Syria’s Central Commission for Inspection and Control has long been one of the country’s main oversight bodies, but its effectiveness has been constrained by the scale of institutional damage and the complexity of post-war administration. The new cooperation framework may help Syrian officials access technical expertise on inspection systems, digital reporting, case management and training, though implementation will depend on political will, transparency and the ability to act against entrenched interests.

The agreement is not expected to produce immediate enforcement outcomes. Memoranda of understanding usually create pathways for cooperation rather than binding investigative obligations.
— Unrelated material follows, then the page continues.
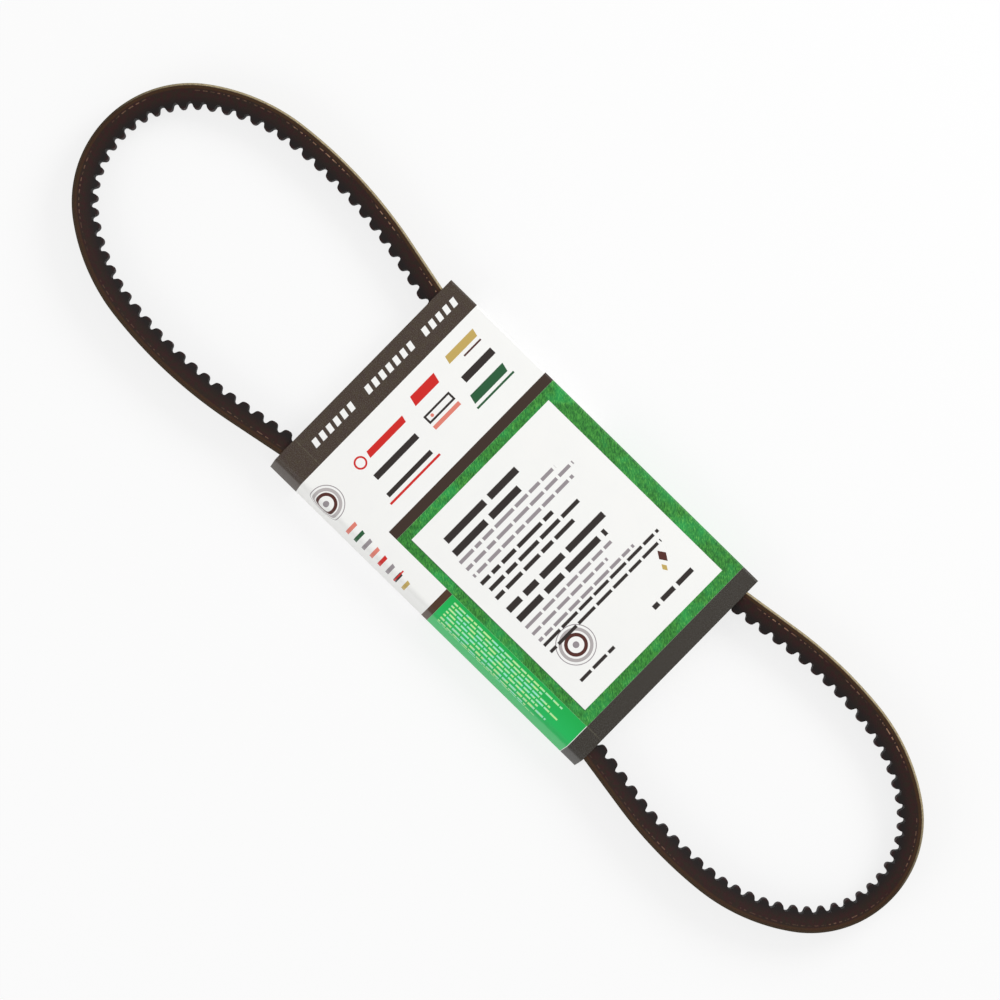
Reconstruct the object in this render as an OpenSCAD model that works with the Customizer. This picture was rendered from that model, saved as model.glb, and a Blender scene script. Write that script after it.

Their value lies in whether they lead to regular exchanges, joint training, defined points of contact and practical support in areas such as evidence sharing and capacity building.

The Saudi-Syrian pact also signals that governance is becoming part of the region’s reconstruction diplomacy. Financial pledges and infrastructure plans have dominated public attention, but oversight arrangements are increasingly important as Syria attempts to move from emergency recovery to longer-term economic rebuilding.

Riyadh’s approach appears to be aimed at shaping Syria’s institutional environment while expanding Saudi influence in sectors that could define the country’s post-war economy. Damascus, for its part, gains access to a well-resourced Gulf partner at a time when its public administration needs external expertise, funding channels and credibility with investors.